Return each line of the material verbatim.
********
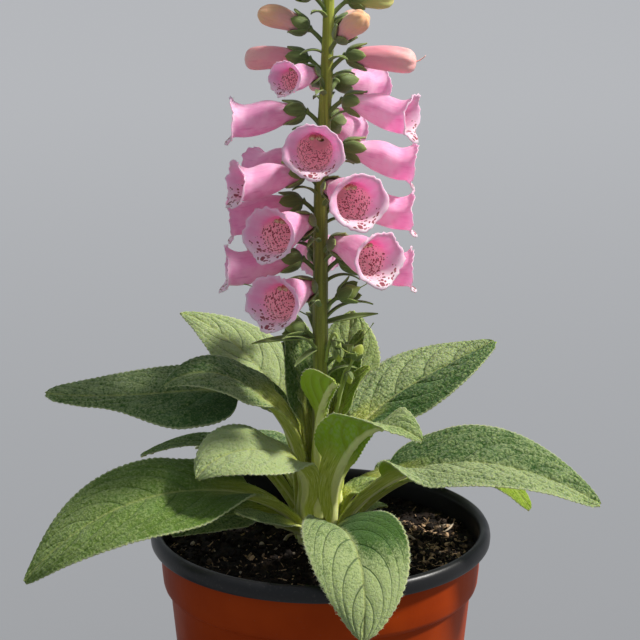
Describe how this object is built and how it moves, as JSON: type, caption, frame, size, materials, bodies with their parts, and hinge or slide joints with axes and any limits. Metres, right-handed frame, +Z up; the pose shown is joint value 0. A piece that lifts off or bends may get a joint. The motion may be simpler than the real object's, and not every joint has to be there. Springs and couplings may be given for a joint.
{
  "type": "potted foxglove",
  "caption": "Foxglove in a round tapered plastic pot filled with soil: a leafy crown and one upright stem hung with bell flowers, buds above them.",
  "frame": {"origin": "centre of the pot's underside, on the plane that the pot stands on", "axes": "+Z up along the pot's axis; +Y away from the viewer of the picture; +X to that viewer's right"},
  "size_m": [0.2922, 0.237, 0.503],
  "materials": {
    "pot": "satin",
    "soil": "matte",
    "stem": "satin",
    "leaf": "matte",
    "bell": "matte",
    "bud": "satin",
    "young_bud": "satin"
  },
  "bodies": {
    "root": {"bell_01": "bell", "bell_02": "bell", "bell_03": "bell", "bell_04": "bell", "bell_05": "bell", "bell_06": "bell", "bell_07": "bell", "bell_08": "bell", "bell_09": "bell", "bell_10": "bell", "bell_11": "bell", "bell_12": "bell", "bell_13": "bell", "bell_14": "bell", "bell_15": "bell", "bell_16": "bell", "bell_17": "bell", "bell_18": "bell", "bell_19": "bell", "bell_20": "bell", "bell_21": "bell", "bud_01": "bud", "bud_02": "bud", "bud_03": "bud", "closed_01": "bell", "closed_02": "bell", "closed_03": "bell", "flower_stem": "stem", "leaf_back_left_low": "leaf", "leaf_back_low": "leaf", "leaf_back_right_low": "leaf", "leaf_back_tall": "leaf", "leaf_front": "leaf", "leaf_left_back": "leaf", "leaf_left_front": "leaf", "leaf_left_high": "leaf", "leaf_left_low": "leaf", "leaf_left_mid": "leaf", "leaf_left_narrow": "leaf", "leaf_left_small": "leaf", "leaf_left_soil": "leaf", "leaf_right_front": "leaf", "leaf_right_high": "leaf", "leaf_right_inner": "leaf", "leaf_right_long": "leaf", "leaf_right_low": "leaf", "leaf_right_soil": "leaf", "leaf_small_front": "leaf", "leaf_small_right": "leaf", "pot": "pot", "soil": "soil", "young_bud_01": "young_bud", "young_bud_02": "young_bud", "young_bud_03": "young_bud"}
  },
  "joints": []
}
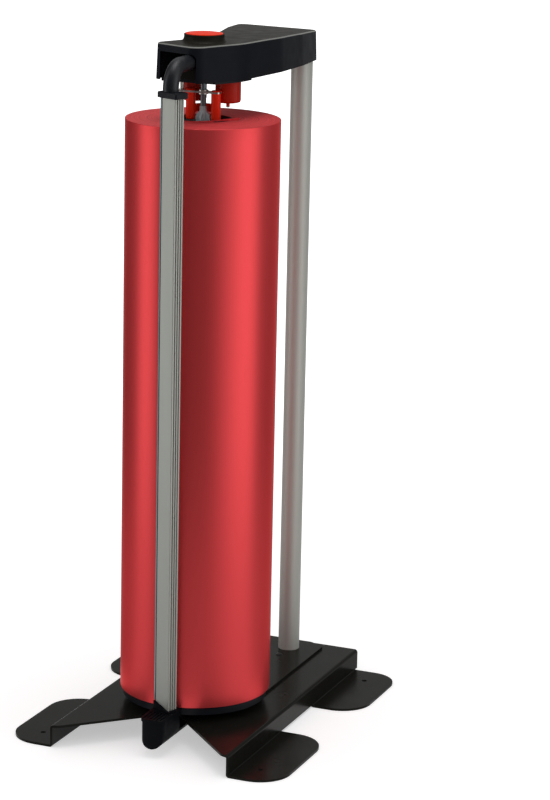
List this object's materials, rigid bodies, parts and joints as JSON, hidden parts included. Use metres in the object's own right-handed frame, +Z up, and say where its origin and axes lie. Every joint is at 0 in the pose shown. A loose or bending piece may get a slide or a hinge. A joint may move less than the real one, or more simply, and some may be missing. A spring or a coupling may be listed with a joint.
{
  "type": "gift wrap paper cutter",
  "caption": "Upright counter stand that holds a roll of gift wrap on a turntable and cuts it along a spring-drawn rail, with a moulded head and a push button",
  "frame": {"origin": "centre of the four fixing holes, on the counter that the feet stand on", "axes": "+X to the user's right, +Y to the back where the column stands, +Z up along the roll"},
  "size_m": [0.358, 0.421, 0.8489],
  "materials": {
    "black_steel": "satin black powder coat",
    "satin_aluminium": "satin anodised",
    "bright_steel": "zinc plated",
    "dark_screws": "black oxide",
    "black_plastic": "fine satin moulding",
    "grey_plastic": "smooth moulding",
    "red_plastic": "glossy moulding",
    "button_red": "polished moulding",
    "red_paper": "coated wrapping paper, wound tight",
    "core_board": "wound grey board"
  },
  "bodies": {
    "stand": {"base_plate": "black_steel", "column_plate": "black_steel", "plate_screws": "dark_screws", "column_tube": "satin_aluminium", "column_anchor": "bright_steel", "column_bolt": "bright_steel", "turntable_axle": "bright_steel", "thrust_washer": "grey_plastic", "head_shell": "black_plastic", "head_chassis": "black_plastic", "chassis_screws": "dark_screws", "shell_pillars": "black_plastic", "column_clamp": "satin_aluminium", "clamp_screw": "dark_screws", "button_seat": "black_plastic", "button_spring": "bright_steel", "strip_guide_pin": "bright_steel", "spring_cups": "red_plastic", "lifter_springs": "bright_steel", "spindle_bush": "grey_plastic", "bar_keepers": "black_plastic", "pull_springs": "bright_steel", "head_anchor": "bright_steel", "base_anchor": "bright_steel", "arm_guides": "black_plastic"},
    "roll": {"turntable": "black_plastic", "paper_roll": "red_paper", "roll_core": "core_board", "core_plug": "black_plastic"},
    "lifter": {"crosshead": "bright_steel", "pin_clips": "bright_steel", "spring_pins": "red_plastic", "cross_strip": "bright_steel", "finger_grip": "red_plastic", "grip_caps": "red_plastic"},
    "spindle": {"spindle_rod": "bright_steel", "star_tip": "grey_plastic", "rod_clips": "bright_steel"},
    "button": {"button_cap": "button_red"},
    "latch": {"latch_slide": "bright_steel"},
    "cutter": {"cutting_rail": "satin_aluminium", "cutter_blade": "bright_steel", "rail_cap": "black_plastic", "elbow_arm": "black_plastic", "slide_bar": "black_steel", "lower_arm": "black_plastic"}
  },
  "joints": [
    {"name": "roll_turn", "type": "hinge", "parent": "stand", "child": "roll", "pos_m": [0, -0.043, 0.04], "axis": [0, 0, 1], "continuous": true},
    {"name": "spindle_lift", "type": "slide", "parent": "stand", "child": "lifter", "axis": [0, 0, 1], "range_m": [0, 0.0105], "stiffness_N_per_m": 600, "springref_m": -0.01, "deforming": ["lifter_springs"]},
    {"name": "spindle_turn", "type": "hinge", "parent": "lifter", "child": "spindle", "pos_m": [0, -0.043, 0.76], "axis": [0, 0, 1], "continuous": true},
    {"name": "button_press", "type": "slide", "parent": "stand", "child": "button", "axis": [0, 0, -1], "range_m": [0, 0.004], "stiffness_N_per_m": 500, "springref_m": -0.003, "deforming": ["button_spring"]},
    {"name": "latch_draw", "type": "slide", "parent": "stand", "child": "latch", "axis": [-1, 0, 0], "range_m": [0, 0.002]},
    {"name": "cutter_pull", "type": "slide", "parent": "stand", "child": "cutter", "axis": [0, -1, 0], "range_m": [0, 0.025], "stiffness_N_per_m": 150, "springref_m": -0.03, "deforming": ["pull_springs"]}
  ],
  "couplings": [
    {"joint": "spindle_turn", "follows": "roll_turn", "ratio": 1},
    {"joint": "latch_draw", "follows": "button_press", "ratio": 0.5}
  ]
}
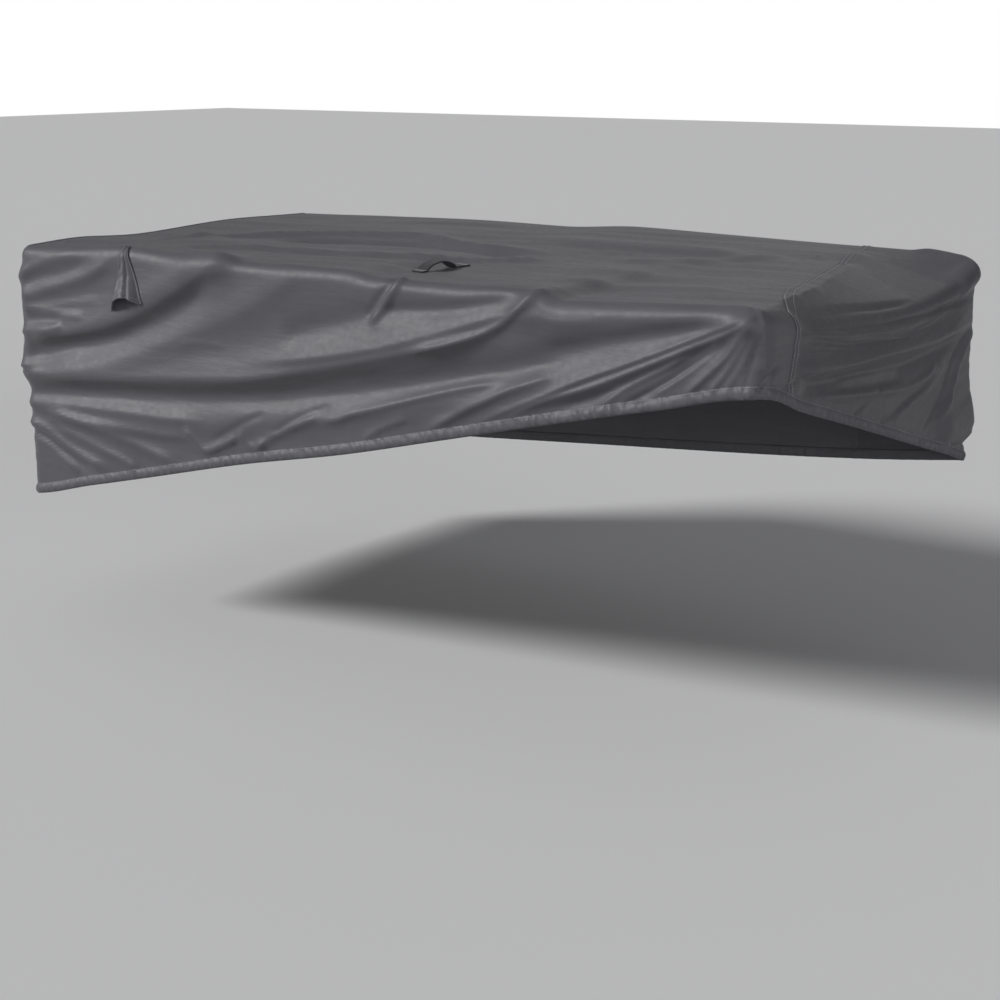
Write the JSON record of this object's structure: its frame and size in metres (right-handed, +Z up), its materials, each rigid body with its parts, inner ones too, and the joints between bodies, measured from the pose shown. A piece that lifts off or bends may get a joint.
********
Result:
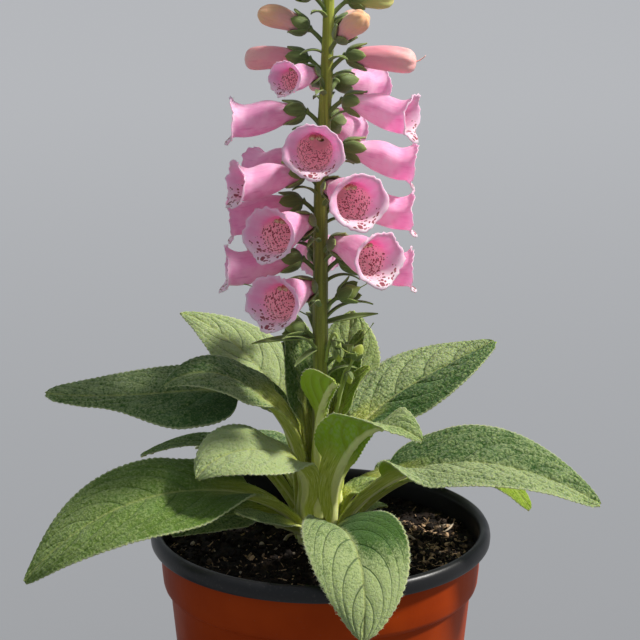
Describe how this object is built and how it moves, as JSON: type, caption, frame, size, materials, bodies with their parts, and hinge or slide joints with axes and any limits. Metres, right-handed frame, +Z up; the pose shown is joint value 0. A piece that lifts off or bends may get a joint. The motion may be simpler than the real object's, and not every joint has to be there. Springs and couplings may be given for a joint.
{
  "type": "potted foxglove",
  "caption": "Foxglove in a round tapered plastic pot filled with soil: a leafy crown and one upright stem hung with bell flowers, buds above them.",
  "frame": {"origin": "centre of the pot's underside, on the plane that the pot stands on", "axes": "+Z up along the pot's axis; +Y away from the viewer of the picture; +X to that viewer's right"},
  "size_m": [0.2922, 0.237, 0.503],
  "materials": {
    "pot": "satin",
    "soil": "matte",
    "stem": "satin",
    "leaf": "matte",
    "bell": "matte",
    "bud": "satin",
    "young_bud": "satin"
  },
  "bodies": {
    "root": {"bell_01": "bell", "bell_02": "bell", "bell_03": "bell", "bell_04": "bell", "bell_05": "bell", "bell_06": "bell", "bell_07": "bell", "bell_08": "bell", "bell_09": "bell", "bell_10": "bell", "bell_11": "bell", "bell_12": "bell", "bell_13": "bell", "bell_14": "bell", "bell_15": "bell", "bell_16": "bell", "bell_17": "bell", "bell_18": "bell", "bell_19": "bell", "bell_20": "bell", "bell_21": "bell", "bud_01": "bud", "bud_02": "bud", "bud_03": "bud", "closed_01": "bell", "closed_02": "bell", "closed_03": "bell", "flower_stem": "stem", "leaf_back_left_low": "leaf", "leaf_back_low": "leaf", "leaf_back_right_low": "leaf", "leaf_back_tall": "leaf", "leaf_front": "leaf", "leaf_left_back": "leaf", "leaf_left_front": "leaf", "leaf_left_high": "leaf", "leaf_left_low": "leaf", "leaf_left_mid": "leaf", "leaf_left_narrow": "leaf", "leaf_left_small": "leaf", "leaf_left_soil": "leaf", "leaf_right_front": "leaf", "leaf_right_high": "leaf", "leaf_right_inner": "leaf", "leaf_right_long": "leaf", "leaf_right_low": "leaf", "leaf_right_soil": "leaf", "leaf_small_front": "leaf", "leaf_small_right": "leaf", "pot": "pot", "soil": "soil", "young_bud_01": "young_bud", "young_bud_02": "young_bud", "young_bud_03": "young_bud"}
  },
  "joints": []
}
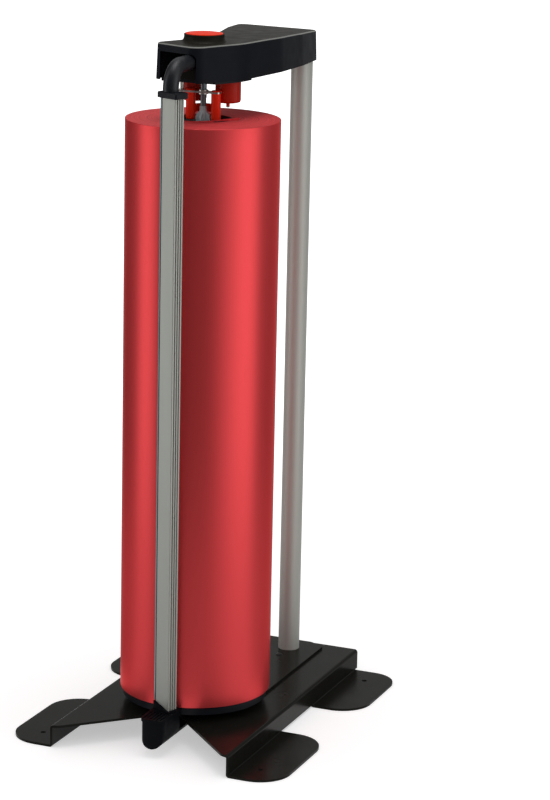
List this object's materials, rigid bodies, parts and joints as JSON, hidden parts included. Use metres in the object's own right-handed frame, +Z up, and say where its origin and axes lie. Every joint is at 0 in the pose shown. A loose or bending piece may get a slide or a hinge. A joint may move less than the real one, or more simply, and some may be missing. A spring or a coupling may be listed with a joint.
{
  "type": "gift wrap paper cutter",
  "caption": "Upright counter stand that holds a roll of gift wrap on a turntable and cuts it along a spring-drawn rail, with a moulded head and a push button",
  "frame": {"origin": "centre of the four fixing holes, on the counter that the feet stand on", "axes": "+X to the user's right, +Y to the back where the column stands, +Z up along the roll"},
  "size_m": [0.358, 0.421, 0.8489],
  "materials": {
    "black_steel": "satin black powder coat",
    "satin_aluminium": "satin anodised",
    "bright_steel": "zinc plated",
    "dark_screws": "black oxide",
    "black_plastic": "fine satin moulding",
    "grey_plastic": "smooth moulding",
    "red_plastic": "glossy moulding",
    "button_red": "polished moulding",
    "red_paper": "coated wrapping paper, wound tight",
    "core_board": "wound grey board"
  },
  "bodies": {
    "stand": {"base_plate": "black_steel", "column_plate": "black_steel", "plate_screws": "dark_screws", "column_tube": "satin_aluminium", "column_anchor": "bright_steel", "column_bolt": "bright_steel", "turntable_axle": "bright_steel", "thrust_washer": "grey_plastic", "head_shell": "black_plastic", "head_chassis": "black_plastic", "chassis_screws": "dark_screws", "shell_pillars": "black_plastic", "column_clamp": "satin_aluminium", "clamp_screw": "dark_screws", "button_seat": "black_plastic", "button_spring": "bright_steel", "strip_guide_pin": "bright_steel", "spring_cups": "red_plastic", "lifter_springs": "bright_steel", "spindle_bush": "grey_plastic", "bar_keepers": "black_plastic", "pull_springs": "bright_steel", "head_anchor": "bright_steel", "base_anchor": "bright_steel", "arm_guides": "black_plastic"},
    "roll": {"turntable": "black_plastic", "paper_roll": "red_paper", "roll_core": "core_board", "core_plug": "black_plastic"},
    "lifter": {"crosshead": "bright_steel", "pin_clips": "bright_steel", "spring_pins": "red_plastic", "cross_strip": "bright_steel", "finger_grip": "red_plastic", "grip_caps": "red_plastic"},
    "spindle": {"spindle_rod": "bright_steel", "star_tip": "grey_plastic", "rod_clips": "bright_steel"},
    "button": {"button_cap": "button_red"},
    "latch": {"latch_slide": "bright_steel"},
    "cutter": {"cutting_rail": "satin_aluminium", "cutter_blade": "bright_steel", "rail_cap": "black_plastic", "elbow_arm": "black_plastic", "slide_bar": "black_steel", "lower_arm": "black_plastic"}
  },
  "joints": [
    {"name": "roll_turn", "type": "hinge", "parent": "stand", "child": "roll", "pos_m": [0, -0.043, 0.04], "axis": [0, 0, 1], "continuous": true},
    {"name": "spindle_lift", "type": "slide", "parent": "stand", "child": "lifter", "axis": [0, 0, 1], "range_m": [0, 0.0105], "stiffness_N_per_m": 600, "springref_m": -0.01, "deforming": ["lifter_springs"]},
    {"name": "spindle_turn", "type": "hinge", "parent": "lifter", "child": "spindle", "pos_m": [0, -0.043, 0.76], "axis": [0, 0, 1], "continuous": true},
    {"name": "button_press", "type": "slide", "parent": "stand", "child": "button", "axis": [0, 0, -1], "range_m": [0, 0.004], "stiffness_N_per_m": 500, "springref_m": -0.003, "deforming": ["button_spring"]},
    {"name": "latch_draw", "type": "slide", "parent": "stand", "child": "latch", "axis": [-1, 0, 0], "range_m": [0, 0.002]},
    {"name": "cutter_pull", "type": "slide", "parent": "stand", "child": "cutter", "axis": [0, -1, 0], "range_m": [0, 0.025], "stiffness_N_per_m": 150, "springref_m": -0.03, "deforming": ["pull_springs"]}
  ],
  "couplings": [
    {"joint": "spindle_turn", "follows": "roll_turn", "ratio": 1},
    {"joint": "latch_draw", "follows": "button_press", "ratio": 0.5}
  ]
}
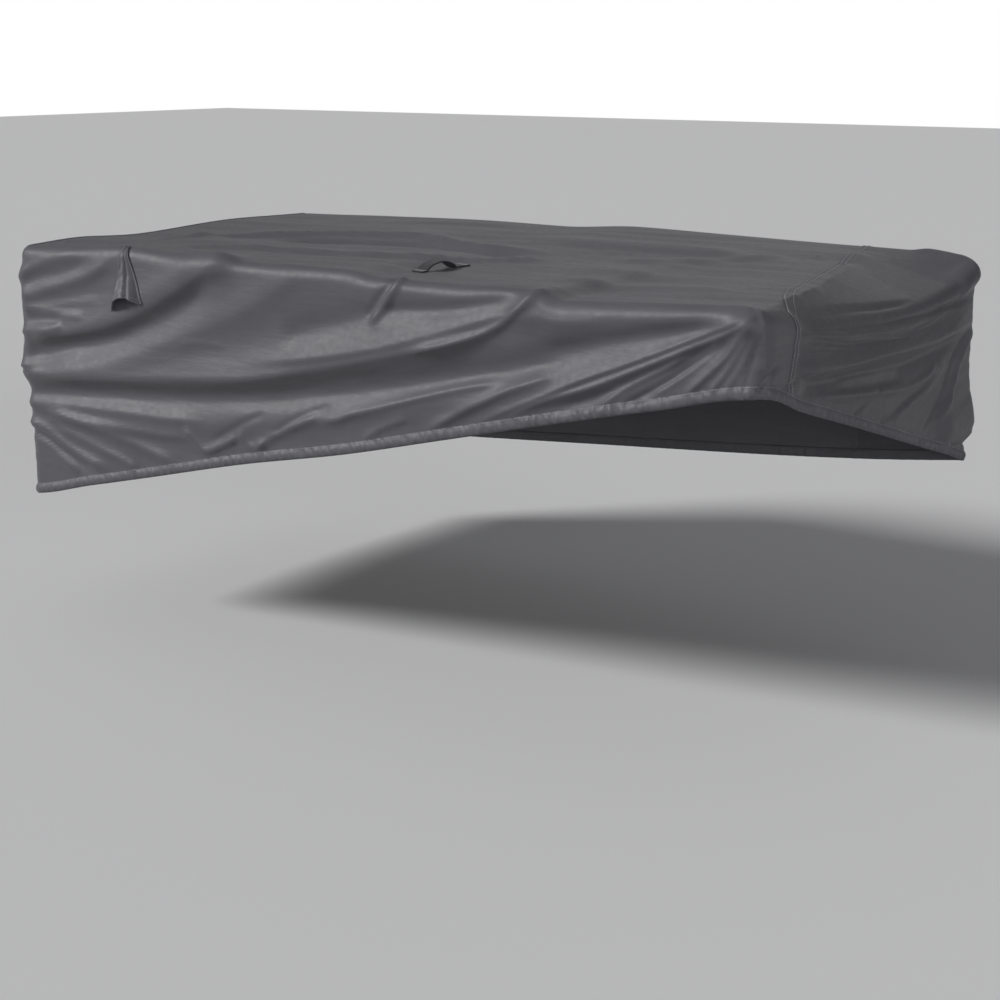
Write the JSON record of this object's structure: its frame and size in metres (right-handed, +Z up), its materials, each rigid body with its parts, inner ones too, and the joints between bodies, measured from the pose shown. A piece that lifts off or bends may get a joint.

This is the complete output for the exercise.